Parked on the other side was a 'Palbrick' wagon, a special that BR developed for safely transporting palletised bricks. It had been parked as a gate guardian and Mark struggled to pull the brake lever to 'off' and stow it. We should have guessed – the brakes hadn't fully released, and the combination of dragging brakes (only one wheelset rotated) and crushed vegetable matter combined to exceed Claire's adhesion. One thing we hadn't brought was a 6ft crowbar, and no amount of hitting the rigging with hammers in strategic places appeared to make much difference. Eventually, although Claire's sanders weren't delivering, Andrew hand-sanding got me away and I approached the LMS coach chassis that has resided on the loading area since Allelys delivered it from Chinnor some weeks before. Here was our next snag. The Palbrick didn't have a 3 link at the end facing the carriage, and the coach chassis had none at all. Claire's chains were, in true HC fashion, permanently fixed.
Nothing for it but to pull the Palbrick back through where we'd just fought so hard to get and park it on the 'GWR' side of the junction while we repositioned the carriage. Fortunately the wheelsets both rotated in that direction and this was therefore completed without incident. (I should perhaps add, for anyone who might think shunting through undergrowth a trifle cavalier, that I knew that under CRS auspices, the turnouts and plain track had almost all been relaid around 2010, so sleepers and rails were sound, if a trifle hard to spot.)

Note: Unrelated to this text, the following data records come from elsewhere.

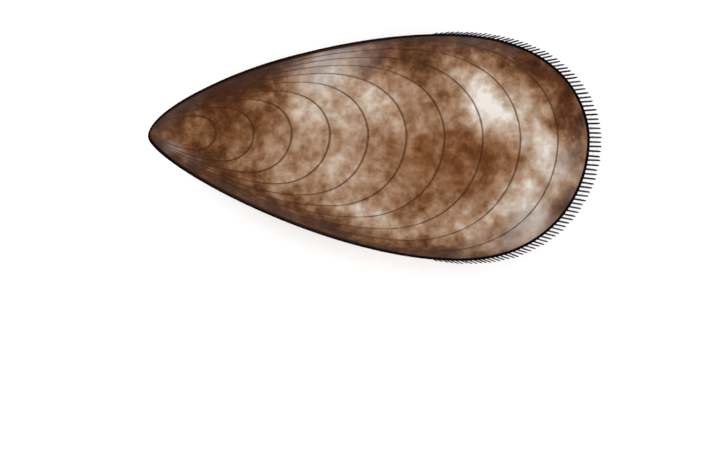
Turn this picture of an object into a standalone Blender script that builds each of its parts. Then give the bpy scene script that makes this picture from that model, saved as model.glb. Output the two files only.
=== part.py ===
"""A closed mussel shell lying on its right valve, in metres, +Z up.

The shell is modelled about the apex of its umbo, the pointed end where growth began: X runs to the
posterior end, Y to the dorsal edge, Z to the left valve, and Z = 0 is the seam between the valves.
An empty then sets the whole shell down, with its lowest point at the origin's height.
"""

import math

import bmesh
import bpy
import numpy as np

# The four extreme points of the shell's outline, seen from the side, and how far the curve through
# each one keeps its direction, before it and after it (Bezier handle lengths)
UMBO_TIP = (-0.00048, -0.0010)
UMBO_REACH = (0.0042, 0.0062)
DORSAL_CREST = (0.0499, 0.0164)
DORSAL_REACH = (0.02365, 0.0216)
POSTERIOR_END = (0.0745, -0.00145)
POSTERIOR_REACH = (0.00425, 0.0095)
VENTRAL_LOW = (0.0526, -0.0221)
VENTRAL_REACH = (0.0151, 0.0231)

# How each valve is inflated: its rise, the powers that blunt its arch and shift its peak towards
# the umbo, and the thickness of the umbo's nose, as the age that the arch starts at. The planes of
# all the growth rings share one line on the seam, just ahead of the apex and a little slanted.
VALVE_RISE = 0.0133
RISE_POWER = 0.8
PEAK_SHIFT = 1.12
NOSE_AGE = 0.012
SHARED_LINE_AHEAD = 0.0012
SHARED_LINE_SLANT = 0.20

# Growth lines, measured along the shell from the apex, and the small ledge at each one
FIRST_GROWTH_LINE = 0.01112
GROWTH_STEP = 0.00644
GROWTH_LINES = 10
LEDGE_DROP = 0.00022
LEDGE_WIDTH = 0.00045
LEDGE_FADE_POWER = 1.5

# The hollow is the valve's own form, drawn in towards a point on the seam
HOLLOW_CENTRE = (0.0400, -0.0020)
HOLLOW_SHARE = (0.94, 0.92, 0.90)
HOLLOW_OVERRUN = 0.0010
SEAM_HALF_GAP = 0.00015
LIP_THICKNESS = 0.00015

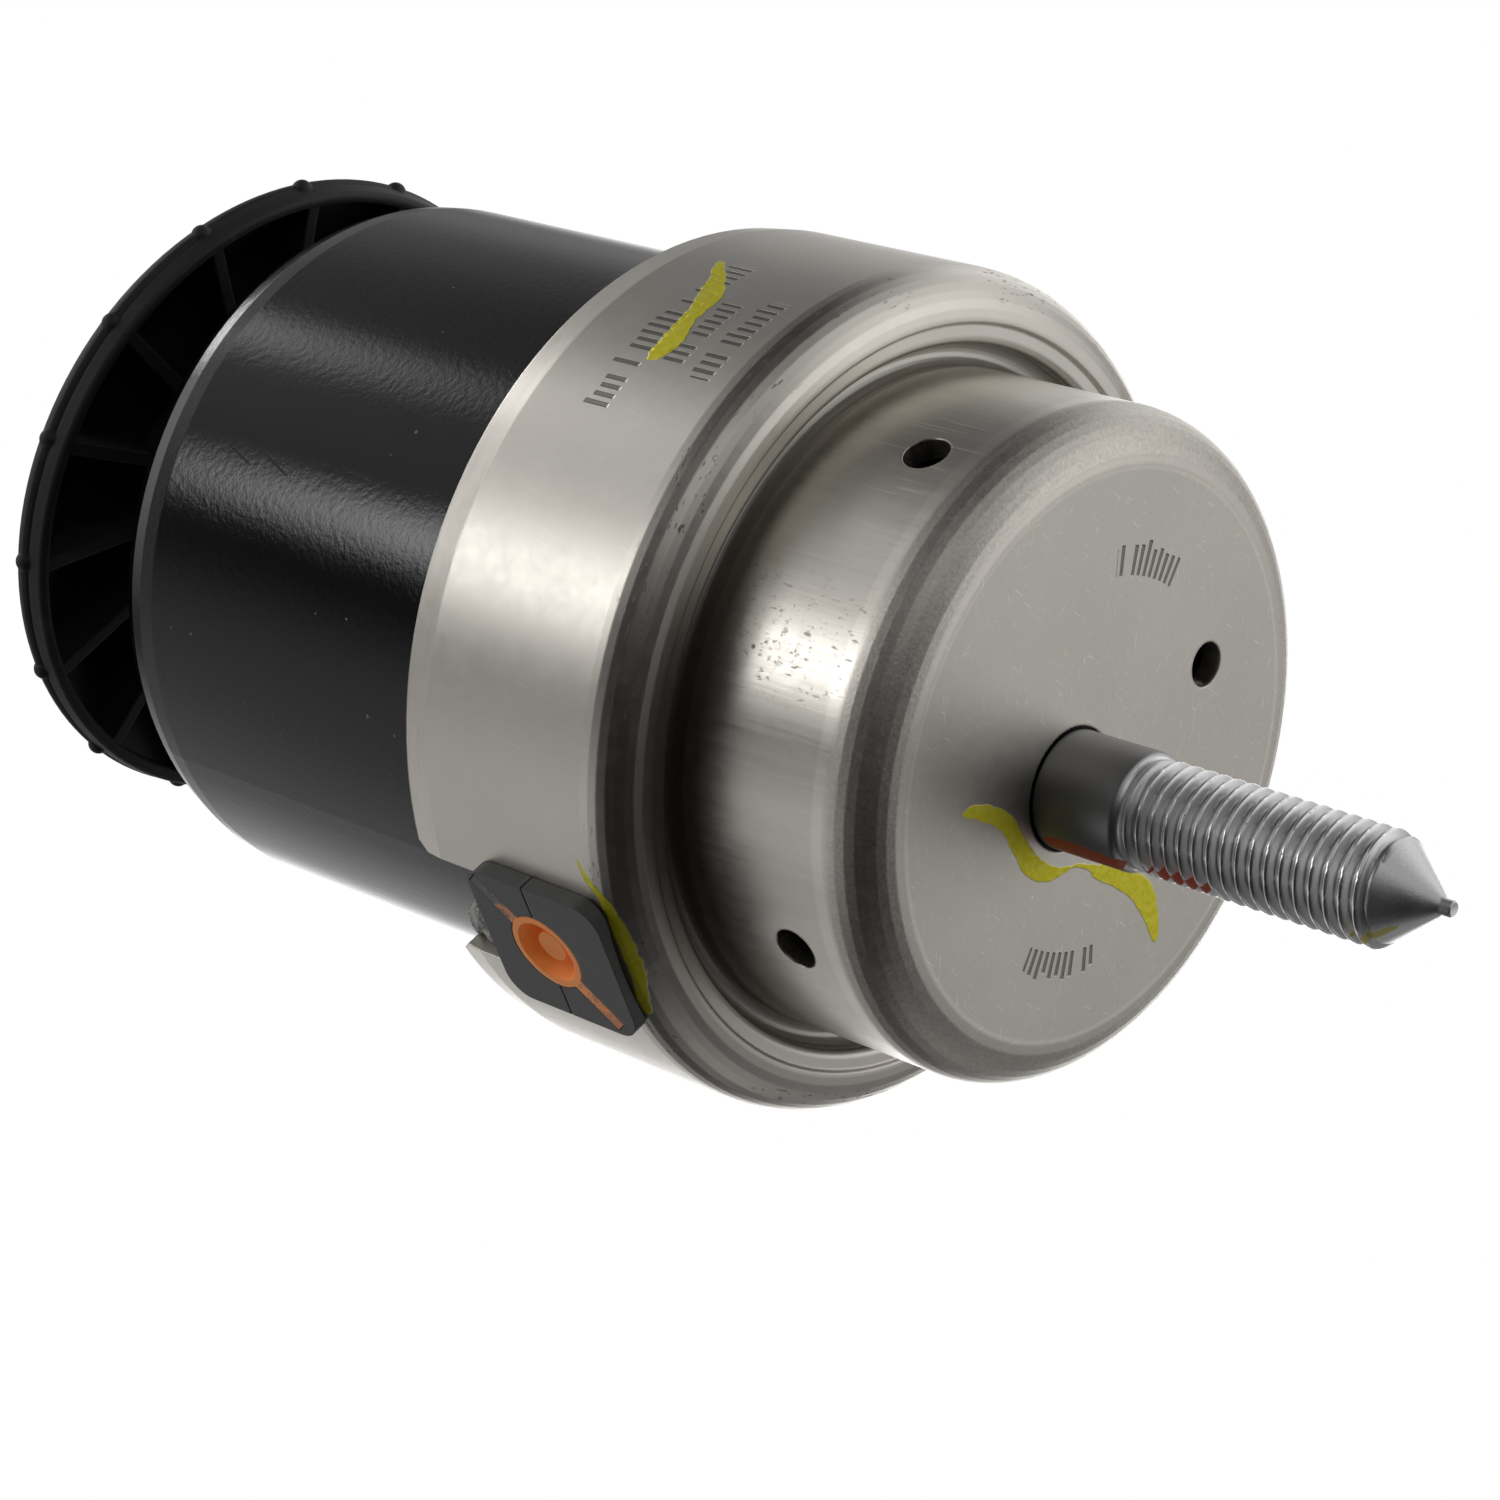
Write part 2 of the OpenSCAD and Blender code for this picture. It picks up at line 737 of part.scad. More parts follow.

We then went back for the Palbrick and managed to get it back on to the first part of the Nantmawr branch, where it can once again prevent any marauding ghost locos from sneaking up the line.
Claire returned for the 'Hunguard'. In its original incarnation (though built by Hunslet it was for the BAOR and returned – with wagons – for storage at LM, but we had MoD permission to use it to give the wagons occasional exercise) , we operated it under YEC auspices at Long Marston and it gained the name – inevitably – of Adolf; applied in black marker pen. Then I had a contract which involved commissioning engineers visiting from Krauss-Maffei (Munich), and the locos they were adding their kit to were being shunted in and out by a loco clearly named Adolf. Yep, in Fawlty Towers mode 'we think we got away with it'...

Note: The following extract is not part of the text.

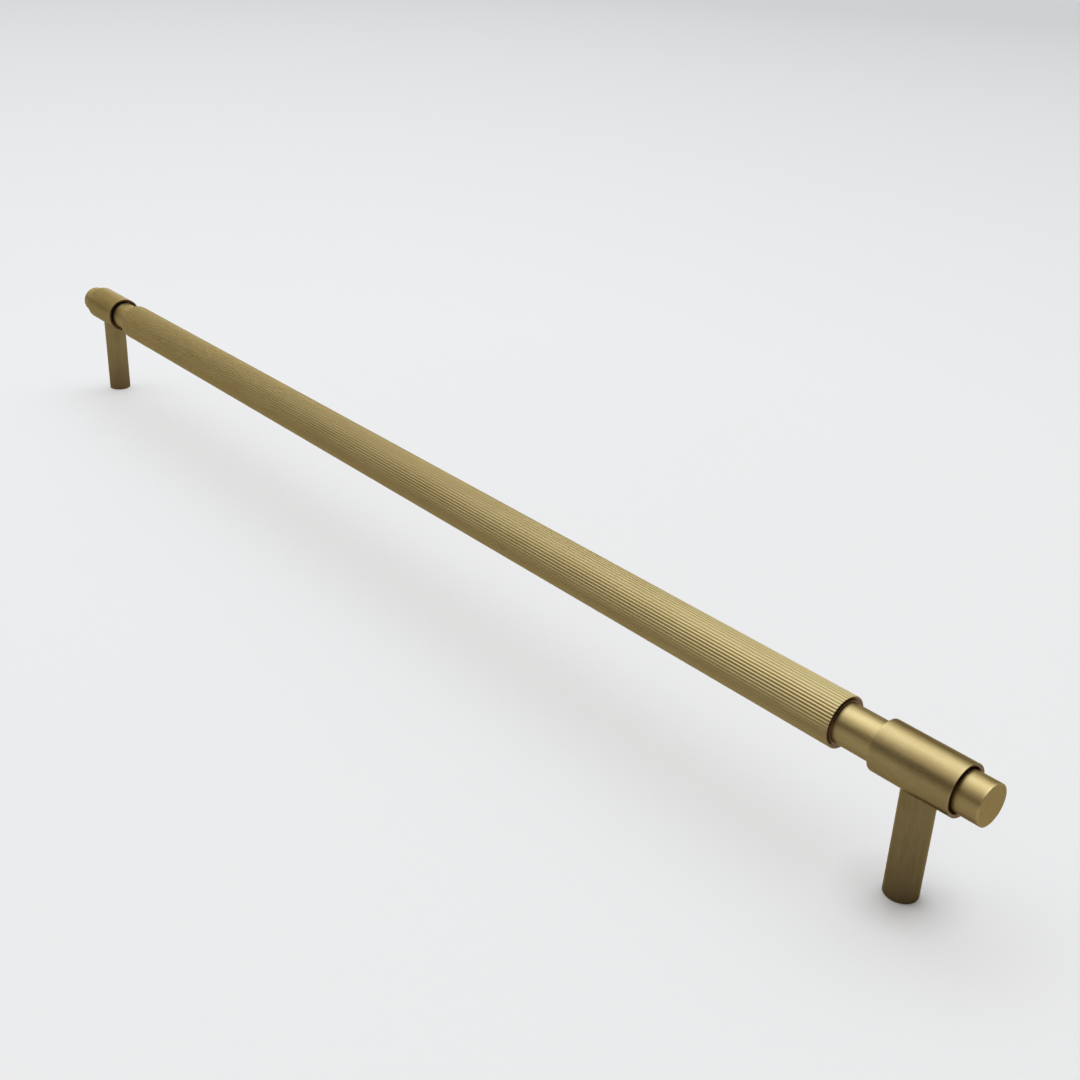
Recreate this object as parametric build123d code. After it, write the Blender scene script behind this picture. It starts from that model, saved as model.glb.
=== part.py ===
from build123d import *
import math
import os

# Bar pull, in millimetres. X runs along the bar, Z is up from the face that it is screwed to,
# and the origin is midway between the two feet on that face.

# Layout along the bar
hole_centres = 384.0      # from foot to foot
bar_height = 33.0         # rod's axis above the mounting face
collar_length = 20.0
bare_rod = 10.5           # rod that shows between the sleeve and each collar
rod_stub = 6.0            # rod that shows outside each collar

# Sections
rod_diameter = 10.0
collar_step = 1.3         # collar's outside above the rod's
sleeve_step = 1.4         # lands between the flutes above the rod
post_diameter = 8.0

# Flutes of the grip
flute_count = 53
flute_depth = 0.13
flute_cutter = 0.42       # radius of the cutter, which leaves the flutes round-bottomed

# Shadow gap round the rod: every end of a tube is dished, and a collar's ends are recessed as well
mouth_angle = 20.0        # of the dish, from a flat end
end_rim = 0.2             # from the outside of a tube to the edge of its dish
recess_width = 0.5
recess_depth = 2.0

# Edge breaks
rod_edge = 0.15
collar_edge = 0.1
sleeve_edge = 0.1
post_edge = 0.2

# Fits
slip_gap = 0.03           # between the rod and the bores of the tubes
saddle_gap = 0.02         # between a post's top and its collar
thread_gap = 0.05         # between a stud and its tapped holes
end_gap = 0.8             # past each end of a stud, to the end of its hole

# M4 threads, drawn plain
thread_diameter = 4.0
tap_drill = 3.3
foot_thread_depth = 12.0
drill_point_angle = 118.0

# Studs
stud_length = 14.0
stud_in_rod = 5.5
stud_edge = 0.4
socket_across_flats = 2.0
socket_depth = 2.5

# Sizes that follow
rod_radius = rod_diameter / 2
collar_radius = rod_radius + collar_step
sleeve_radius = rod_radius + sleeve_step
post_radius = post_diameter / 2
bore_radius = rod_radius + slip_gap
recess_radius = rod_radius + recess_width
stud_radius = thread_diameter / 2
stud_hole_radius = stud_radius + thread_gap
foot_hole_radius = tap_drill / 2

foot_spacing = hole_centres / 2
sleeve_length = hole_centres - collar_length - 2 * bare_rod
rod_length = hole_centres + collar_length + 2 * rod_stub

rod_underside = bar_height - rod_radius
stud_top = rod_underside + stud_in_rod
stud_foot = stud_top - stud_length

base_centre = (Align.CENTER, Align.CENTER, Align.MIN)


def along_bar(shape, place=0.0):
    """The shape, drawn upright round Z, laid on the bar's axis at a place along it."""
    return Pos(place, 0, bar_height) * Rot(0, 90, 0) * shape


def upright(radius, low, high):
    """A round bar standing on the origin's axis between two heights."""
    return Pos(0, 0, low) * Cylinder(radius, high - low, align=base_centre)


def rims(shape, radius):
    """The outer circles at both ends of a turned piece."""
    return [edge for edge in shape.edges().filter_by(GeomType.CIRCLE) if abs(edge.radius - radius) < 0.001]


def drill_point(radius, angle):
    """The cone that a drill leaves past the end of a blind hole, point up."""
    height = radius / math.tan(math.radians(angle / 2))
    return Cone(radius, 0, height, align=base_centre)


def stud_hole():
    """The tapped hole that one stud fills, from inside the post to inside the rod."""
    return upright(stud_hole_radius, stud_foot - end_gap, stud_top + end_gap)


def both_ends(shape, low_end, high_end):
    """Copies of a cut at both ends of a tube that stands round Z, the upper one turned over."""
    return [Pos(0, 0, low_end) * shape, Pos(0, 0, high_end) * Rot(180, 0, 0) * shape]


def mouth(outside, inside):
    """The shallow cone that is cut from a tube's end, from near its outside to the edge of its opening."""
    wide = outside - end_rim
    depth = (wide - inside) * math.tan(math.radians(mouth_angle))
    return Cone(wide, inside, depth, align=base_centre)


def make_rod():
    rod = Cylinder(rod_radius, rod_length)
    rod = along_bar(chamfer(rims(rod, rod_radius), rod_edge))
    for side in (-1, 1):
        rod -= Pos(side * foot_spacing, 0, 0) * stud_hole()
    return rod


def make_sleeve():
    # The outline is a circle with round nicks, whose cutters stand outside it but for the flutes' depth
    cutter_circle = sleeve_radius + flute_cutter - flute_depth
    outline = Circle(sleeve_radius) - PolarLocations(cutter_circle, flute_count) * Circle(flute_cutter)
    sleeve = Pos(0, 0, -sleeve_length / 2) * extrude(outline, sleeve_length)
    sleeve -= Cylinder(bore_radius, sleeve_length)
    sleeve -= both_ends(mouth(sleeve_radius, bore_radius), -sleeve_length / 2, sleeve_length / 2)
    # The lands run out on a bevel at each end, left by a ring with a sloping inside
    ring = Cylinder(2 * sleeve_radius, sleeve_edge, align=base_centre)
    ring -= Cone(sleeve_radius - sleeve_edge, sleeve_radius, sleeve_edge, align=base_centre)
    sleeve -= both_ends(ring, -sleeve_length / 2, sleeve_length / 2)
    return along_bar(sleeve)


def make_collar(side):
    collar = Cylinder(collar_radius, collar_length)
    collar = chamfer(rims(collar, collar_radius), collar_edge)
    collar -= Cylinder(bore_radius, collar_length)
    recess = Cylinder(recess_radius, recess_depth, align=base_centre)
    for cut in (recess, mouth(collar_radius, recess_radius)):
        collar -= both_ends(cut, -collar_length / 2, collar_length / 2)
    collar = along_bar(collar, side * foot_spacing)
    return collar - Pos(side * foot_spacing, 0, 0) * upright(stud_hole_radius, 0, bar_height)


def make_post(side):
    post = upright(post_radius, 0, bar_height)
    foot_rim = ShapeList(rims(post, post_radius)).sort_by(Axis.Z)[0]
    post = chamfer(foot_rim, post_edge)
    # The top is coped to sit round the underside of the collar
    post -= along_bar(Cylinder(collar_radius + saddle_gap, 2 * post_diameter))
    post -= stud_hole()
    post -= upright(foot_hole_radius, 0, foot_thread_depth)
    post -= Pos(0, 0, foot_thread_depth) * drill_point(foot_hole_radius, drill_point_angle)
    return Pos(side * foot_spacing, 0, 0) * post


def make_stud(side):
    stud = upright(stud_radius, stud_foot, stud_top)
    stud = chamfer(rims(stud, stud_radius), stud_edge)
    # The key goes in at the lower end, before the post is screwed on
    socket = extrude(RegularPolygon(socket_across_flats / 2, 6, major_radius=False), socket_depth)
    stud -= Pos(0, 0, stud_foot) * socket
    return Pos(side * foot_spacing, 0, 0) * stud


nodes = {
    "core_rod": make_rod(),
    "grip_sleeve": make_sleeve(),
}
for name, side in (("left", -1), ("right", 1)):
    nodes["collar_" + name] = make_collar(side)
    nodes["post_" + name] = make_post(side)
    nodes["stud_" + name] = make_stud(side)

os.makedirs("parts", exist_ok=True)
for node, shape in nodes.items():
    export_step(shape, "parts/" + node + ".step")
    print(node, "volume", round(shape.volume, 3), "solids", len(shape.solids()))
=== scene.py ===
import math

import bpy
import numpy as np
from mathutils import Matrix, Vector


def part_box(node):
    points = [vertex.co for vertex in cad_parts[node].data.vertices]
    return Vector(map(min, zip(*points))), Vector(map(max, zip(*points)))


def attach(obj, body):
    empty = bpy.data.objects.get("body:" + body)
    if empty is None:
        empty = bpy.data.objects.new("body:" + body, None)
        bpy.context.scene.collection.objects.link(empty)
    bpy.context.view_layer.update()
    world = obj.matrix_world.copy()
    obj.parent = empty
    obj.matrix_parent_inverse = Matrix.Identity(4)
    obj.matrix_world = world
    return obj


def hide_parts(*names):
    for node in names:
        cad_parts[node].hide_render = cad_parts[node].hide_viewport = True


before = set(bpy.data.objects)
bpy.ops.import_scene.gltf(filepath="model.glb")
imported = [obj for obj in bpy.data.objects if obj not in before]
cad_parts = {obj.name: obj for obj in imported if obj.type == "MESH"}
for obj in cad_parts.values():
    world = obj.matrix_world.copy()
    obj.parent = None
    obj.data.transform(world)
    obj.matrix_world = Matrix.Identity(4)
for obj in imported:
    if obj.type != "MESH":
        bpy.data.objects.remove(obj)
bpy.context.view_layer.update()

mm = 0.001
same = 1e-9  # radii closer than this are the same


# Sizes read from the frame, in metres

rodLow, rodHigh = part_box("core_rod")
gripLow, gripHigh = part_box("grip_sleeve")
barHeight = (rodLow.z + rodHigh.z) / 2  # the bar's axis above the floor
rodRadius = (rodHigh.z - rodLow.z) / 2
gripRadius = (gripHigh.y - gripLow.y) / 2  # over the tops of the flutes
sides = ("left", "right")
length = round((rodHigh.x - rodLow.x) / mm, 1)
print("frame read: bar", length, "mm long, its axis", round(barHeight / mm, 1), "mm up")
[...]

The chassis of the Hunguard is still 3m wide though, and as we brought it up to the loading area with Claire, Mark had to make an emergency modification to the fence before the Hunguard did! By the same token this loco cannot be delivered to Rowsley, or rather, if it was sent south from Rowsley it wouldn't clear the platforms at Darley Dale. So the transport arrangements for delivering it to Darley Dale (where we will trim it to UK widths) are somewhat more complicated than normal and will not take place until the second stage of our ramp has been fabricated. When the Hunguard was originally acquired, it still had some of its Hunslet cab and casings but the cab at least was full frame width and cutting it down was an exercise which I'd be loathe to do even now. But then in 2005, while at RMS, I got the chance to remanufacture a Vanguard 0-6-0DH – known as the Black Beast – and the original superstructure was duly scrounged and tacked down ready for a future project. At the moment the Hunguard doesn't have a power unit – it once had the same transmission as in the 03 and we have another on the shelf, plus an 855 with no home to go to. With 350+hp and a top speed of 30mph, it could be quite an interesting loco, and may be the first to have an m.u. system that matches up with the PCV.

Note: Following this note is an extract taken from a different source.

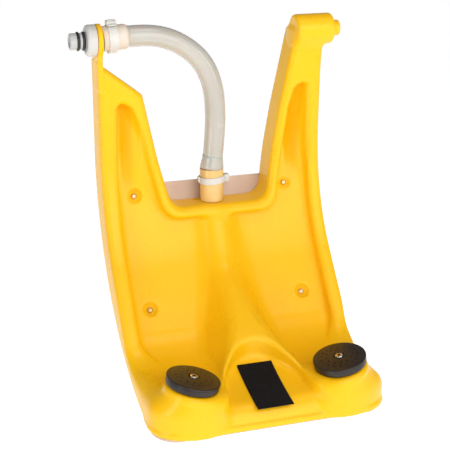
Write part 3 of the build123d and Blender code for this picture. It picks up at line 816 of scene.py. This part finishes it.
for side_name, sign in HEADS.items():
    head_way = head_axis(sign)
    head_place = about(Vector((sign * HEAD[0], HEAD[1], HEAD[2])), head_way)
    spray_cap(side_name, head_way, head_place)
    spray_cup(side_name, head_place)
    cap_screw(side_name, head_place)

# ---- cover rivets ------------------------------------------------------------------------
PLATE_REAR = BACK + 4.0  # radius of the plate's rear face
SHANK_R, REAR_R, FRONT_R = 2.4, 4.0, 3.6  # shank, rear head and front head


def rivet(seat, out):
    """Rivet from a dimple through the plate, long enough to reach the plate's rear."""
    ay, az = seat.y - ARC_Y, seat.z - ARC_Z
    inward = -(ay * out.y + az * out.z)
    grip = -inward + sqrt(inward**2 - (ay**2 + az**2 - PLATE_REAR**2))
    return lathe(bevelled(
        [(-grip - 1.8, 0.01), (-grip - 1.6, 2.2), (-grip, REAR_R), (-grip, SHANK_R),
         (-1.6, SHANK_R), (-1.6, FRONT_R), (0.6, FRONT_R), (2.0, 2.2), (2.5, 0.01)],
        {1: 1.2, 6: 0.6, 7: 1.6}, 4), about(seat, out), 32)


rivet_parts = []
for (seat_y, seat_z), tilt in DIMPLES:
    out = Vector((0, -cos(tilt), sin(tilt)))
    for sign in HEADS.values():
        seat = Vector((sign * DIMPLE_X, seat_y, seat_z)) - out * 2.4
        rivet_parts.append(rivet(seat, out))
rivets = joined("cover_studs", rivet_parts, rivet_metal)
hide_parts("cover_rivets")

# ---- hook-and-loop patch -----------------------------------------------------------------
PATCH = (42.0, 75.5, 2.4)  # width, length and thickness
PATCH_Y = -196.6  # y of its middle
PATCH_GRID = (70, 120)  # points of pile across and along


def patch_mesh():
    """A layer on the valley's floor and a tufted one over it, joined round the edge."""
    nx, ny = PATCH_GRID
    row, layer_size = nx + 1, (nx + 1) * (ny + 1)
    verts, faces = [], []
    for layer in (0, 1):
        for j in range(ny + 1):
            for i in range(nx + 1):
                u, v = i / nx - 0.5, j / ny - 0.5
                edge = min(1.0, min(0.5 - abs(u), (0.5 - abs(v)) * 1.7) * 40)
                tuft = 0.25 * sin(i * 2.3 + 5 * sin(j * 1.7)) * sin(
                    j * 2.1 + 4 * sin(i * 1.3))
                y = PATCH_Y - v * PATCH[1] * 0.96
                lift = 0.3 + layer * (
                    (PATCH[2] - 0.5) * (0.72 + 0.28 * edge) + tuft * edge)
                verts.append((u * PATCH[0], y, valley_z(y) + lift))
    for j in range(ny):
        for i in range(nx):
            quad = [j * row + i + k for k in (0, 1, row + 1, row)]
            faces.append(tuple(quad))
            faces.append(tuple(layer_size + quad[k] for k in (0, 3, 2, 1)))
    ring = (list(range(nx)) + [j * row + nx for j in range(ny)]
            + [ny * row + i for i in range(nx, 0, -1)]
            + [j * row for j in range(ny, 0, -1)])
    for a, b in zip(ring, ring[1:] + ring[:1]):
        faces.append((a, b, b + layer_size, a + layer_size))
    return verts, faces


patch = joined("hook_loop_pad", [patch_mesh()], pile)
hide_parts("hook_loop_patch")

# ---- finishes of the CAD nodes that no piece replaces --------------------------------------
finishes = {"back_plate": natural, "o_ring_outer": rubber, "o_ring_inner": rubber,
            "inlet_fitting": amber, "supply_tube": pipe, "wye_fitting": pipe}
for side_name in HEADS:
    finishes |= {
        f"branch_tube_{side_name}": pipe, f"head_elbow_{side_name}": pipe,
        f"head_gasket_{side_name}": rubber, f"filter_pad_{side_name}": foam,
        f"head_lock_nut_{side_name}": white}
for node_name, mat in finishes.items():
    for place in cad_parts[node_name].material_slots:
        place.material = mat

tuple(HOSE_ROUTE[0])

# ---- stage, light and camera --------------------------------------------------------
floor_mat = material("floor", (0.93, 0.93, 0.93), 0.9,
                     Emission_Color=(1, 1, 1, 1), Emission_Strength=0.80)
FLOOR_SIZE, FLOOR_Z = 600, -0.80  # so wide that its edge looks like the horizon
bpy.ops.mesh.primitive_plane_add(size=FLOOR_SIZE, location=(0, 0, FLOOR_Z))
floor_plane = bpy.context.object
floor_plane.name = "floor"
floor_plane.data.materials.append(floor_mat)

world = bpy.data.worlds.new("studio")
bpy.context.scene.world = world
world.use_nodes = True
background = world.node_tree.nodes["Background"]
background.inputs["Color"].default_value = (1, 1, 1, 1)
background.inputs["Strength"].default_value = 0.20

AIM = (0, -0.1, -0.2)  # middle of the object


def softbox(name, place, size, watts):
    """Rectangular area light turned to the middle of the object."""
    lamp = bpy.data.lights.new(name, "AREA")
    lamp.shape = "RECTANGLE"
    lamp.size, lamp.size_y = size
    lamp.energy = watts
    obj = bpy.data.objects.new(name, lamp)
    bpy.context.scene.collection.objects.link(obj)
    obj.location = place
    towards = Vector(AIM) - Vector(place)
    obj.rotation_euler = towards.to_track_quat("-Z", "Y").to_euler()


softbox("key", (0.15, -2.0, 0.65), (2.0, 1.7), 29)
softbox("left", (-1.7, -0.9, 0.2), (0.30, 1.6), 9)
softbox("right", (1.5, -1.4, 0.5), (0.22, 1.5), 6)
softbox("top", (0.2, -0.7, 1.7), (1.2, 0.8), 7)

camera_data = bpy.data.cameras.new("camera")
camera = bpy.data.objects.new("camera", camera_data)
bpy.context.scene.collection.objects.link(camera)
camera_data.sensor_width = 36.0
camera_data.lens = 96.0
camera.location = (-0.43322, -1.3440, 0.2285)
LOOK_DOWN, LOOK_RIGHT = radians(18.220), radians(18.586)
camera.rotation_euler = (pi / 2 - LOOK_DOWN, 0, -LOOK_RIGHT)
bpy.context.scene.camera = camera
bpy.context.scene.view_settings.view_transform = "Standard"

Anyway, with the locos secured and ready for collection Mark invited us up to the Quarry for a cuppa and an inspection of some of the Rich Morris equipment now in safe-keeping there. When I had last been at Llanyblodwell there had been various dmu carriages sat in the yard, but these I gathered had moved up to Nantmawr, where the quarry is open to visitors. So we made our way up and started by finding one or two n.g. bits that I hadn't seen since I went to Rich's house at Longfield in Kent in my teens.
But farther up is the monorail collection. Now I had heard about this but never realised to what an extent it was. Metalair had manufactured over the years a monorail system for movement of construction and other materials in hard-to-get-to places. Their basic system had changed little but the details of the powered units – mechanical or hydrostatic drives, for instance – had, and arrayed over a considerable area was a mind-boggling collection. It would be unfair to compare it to Barry – it hasn't been there that long for more than a little restoration work to have taken place and it would seem that all Rich had done was to paint on them their serial numbers and where they had worked.
Rich had though, commissioned the world's (only?) steam monorail loco using the same system, and it and his carriages were to be found in a container. In due course it will be operated on a track around the quarry. But for now two or three of the diesel powered monorail locos are functioning, and we were offered a go. So here's first Andrew, then me, trundling up and down a short length of monorail track – so from standard gauge to no gauge in an afternoon. The gearboxes were intriguing. Once I began to get my head about how they operated, their potential, or a version of them, as transmissions for miniature locos was apparent and I might well drop my planned petrol-electric scheme for that 7.25inch loco of mine in favour of a petrol mechanical.
We'll see. But for now, as we've been sharing a Briddon family weekend at Center Parcs and haven't been anywhere near the shed, that'll be it. Normal service will be resumed as soon as possible.